The 2nd assistant director — sometimes the 2nd AD or the second — is the chief assistant to the 1st assistant director. They are chiefly responsible for the maintenance of the call sheet and for looking after the principal cast.

In the performance of the first of these duties, the second must liaise with the production office, particularly the production secretary, who passes the list onto the production office, usually to the production co-ordinator, for approval. Once approved, the secretary finalises copies of the list. The second then physically provides the cast and crew with these copies, so that everyone involved with a day's shoot knows when and where they're supposed to be. Though it may seem trivial, this action is absolutely vital to the first's chief goal of keeping principal photography moving according the shooting schedule.

As filming progresses on any particular day, the second is busy actually getting the principal actors in place at the appropriate time. This can be a complex matter of organisation, as the second must correctly allow for the time other departments — such as wardrobe and make-up — will take in preparing actors for filming. If on location, the second has the additional worry of allowing time for the physical transport of actors from their overnight accommodations.

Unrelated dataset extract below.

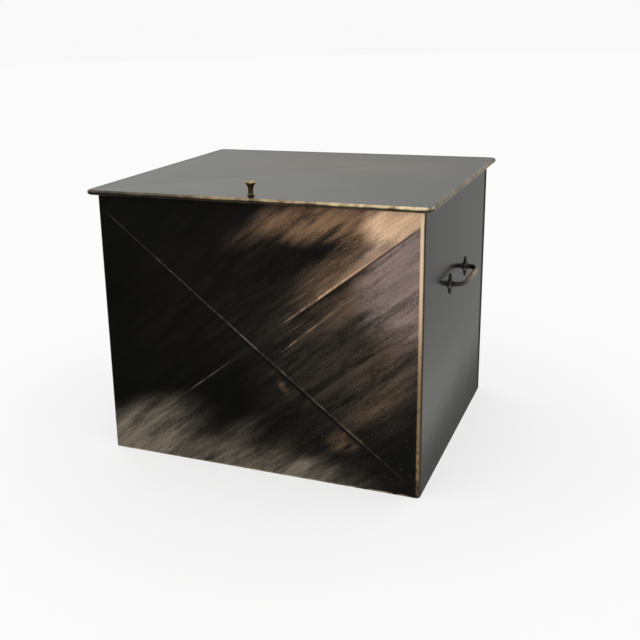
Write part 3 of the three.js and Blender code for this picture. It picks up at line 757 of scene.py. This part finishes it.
def cornerWall(name, node, outside, crossBroken, turn):
    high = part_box(node)[1]
    radius, hemRadius = pick(wallSheet, "bendRadius", "hemRadius")
    half = high.x - radius
    top = high.z - hemRadius
    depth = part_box("back_panel")[1].y  # half the box's
    bm = bmesh.new()
    plate(bm, 2 * half, top)
    moveVerts(bm, bm.verts, 0, top / 2, 0)
    if crossBroken:
        height = creaseTop - creaseLow
        crossBreak(bm, 2 * creaseX, height, wallSheet["ridgeHeight"], creaseLow + height / 2)
    turnVerts(bm, bm.verts, "X", radians(90))
    for way in (-1, 1):
        edges = edgesWhere(bm, lambda point: abs(point.x - way * half) < touch)
        edges = bend(bm, edges, (way * half, radius, 0), (0, 0, 1), 90 * way, wallSheet["bendSteps"])
        edges = extrudeEdges(bm, edges, 0, wallSheet["land"], 0)
        inwards, run = wallSheet["joggle"]
        edges = extrudeEdges(bm, edges, -way * inwards, run, 0)
        extrudeEdges(bm, edges, 0, wallSheet["lap"], 0)
    edges = edgesWhere(bm, lambda point: abs(point.x) < half + touch and abs(point.y) < touch
                       and point.z > top - touch)
    edges = bend(bm, edges, (0, hemRadius, top), (1, 0, 0), -180, wallSheet["hemSteps"])
    extrudeEdges(bm, edges, 0, 0, hemRadius - wallSheet["hemHeight"])
    thicken(bm, wallSheet["thickness"])
    softenEdges(bm, wallSheet["cutEdge"])
    moveVerts(bm, bm.verts, 0, -depth, 0)
    turnVerts(bm, bm.verts, "Z", radians(turn))
    finishPiece(bm, name, "box", [node], [outside, insideBlack], sharp=20)


cornerWall("front_sheet", "front_panel", frontLacquer, True, 0)
cornerWall("back_sheet", "back_panel", wallLacquer, False, 180)
print("walls made")

# Lid: a cross-broken plate whose edge is rolled into a half-round rim
lidSheet = {
    "thickness": 1.0 * mm,
    "corner": 9 * mm,
    "cornerSteps": 8,
    "rimRadius": 3.1 * mm,
    "rimSteps": 7,
    "rimReturn": 5 * mm,
    "slit": 1.5 * mm,  # from the top face to the rim's turned-in edge
    "creaseInset": 10 * mm,
    "ridgeHeight": 0.25 * mm,
    "cutEdge": 0.15 * mm,
}


def makeLid():
    low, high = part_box("lid_panel")
    top = low.z + 2 * lidSheet["rimRadius"]
    width, depth = high.x - low.x, high.y - low.y
    bm = bmesh.new()
    plate(bm, width, depth)
    roundOff(bm, bm.verts[:], lidSheet["corner"], lidSheet["cornerSteps"], affect="VERTICES")
    outline = [edge for edge in bm.edges if edge.is_boundary]
    topEdges = outline[:]
    lowEdges = extrudeEdges(bm, outline, 0, 0, -2 * lidSheet["rimRadius"])
    floor = bmesh.ops.contextual_create(bm, geom=lowEdges)["faces"]
    bmesh.ops.inset_region(bm, faces=floor, thickness=lidSheet["rimReturn"], use_even_offset=True)
    bmesh.ops.delete(bm, geom=floor, context="FACES_ONLY")
    bmesh.ops.recalc_face_normals(bm, faces=bm.faces[:])
    roundOff(bm, topEdges + lowEdges, lidSheet["rimRadius"] - 0.005 * mm, lidSheet["rimSteps"])
    inner = [edge for edge in bm.edges if edge.is_boundary]
    extrudeEdges(bm, inner, 0, 0, 2 * lidSheet["rimRadius"] - lidSheet["slit"])
    inset = lidSheet["creaseInset"]
    onTop = [face for face in bm.faces if face.calc_center_median().z > -0.001 * mm]
    crossBreak(bm, width - 2 * inset, depth - 2 * inset, lidSheet["ridgeHeight"])
    bmesh.ops.recalc_face_normals(bm, faces=bm.faces[:])
    if max(bm.faces, key=lambda face: face.calc_area()).normal.z < 0:
        bmesh.ops.reverse_faces(bm, faces=bm.faces[:])
    thicken(bm, lidSheet["thickness"])
    softenEdges(bm, lidSheet["cutEdge"])
    moveVerts(bm, bm.verts, 0, 0, top)
    finishPiece(bm, "lid_sheet", "lid", ["lid_panel"], [lidLacquer, insideBlack], sharp=20)


makeLid()
print("lid made")

# Turned pieces: an outline of radius and height, spun about Z
def arcOf(radius, height, middle, fromAngle, toAngle, steps):  # a quarter or so of an ellipse, in degrees
    angles = [radians(fromAngle + (toAngle - fromAngle) * i / steps) for i in range(steps + 1)]
    return [(middle[0] + radius * cos(angle), middle[1] + height * sin(angle)) for angle in angles]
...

Another vital interaction the second has with the principal cast is in the provision of daily shooting scripts to the cast and crew. These "mini-scripts" will usually only be a few sides long, covering only what is being shot that day. They will have any last-minute changes made by the writing staff to the master shooting script the actors would have received around the time of the initial read-through. As with the call sheet, the second will have to liaise carefully with the production secretary (in this capacity technically known as the script secretary) to actually get the scripts for delivery.

BBC Wales productions have almost always enjoyed the presence of a 3rd AD, who principally deals with extras. In the special case of the 1996 tele-film with Paul McGann, where there was no third, second David Klohn would have also had to oversee the extras, as well, and otherwise assume the general responsibilities of the third.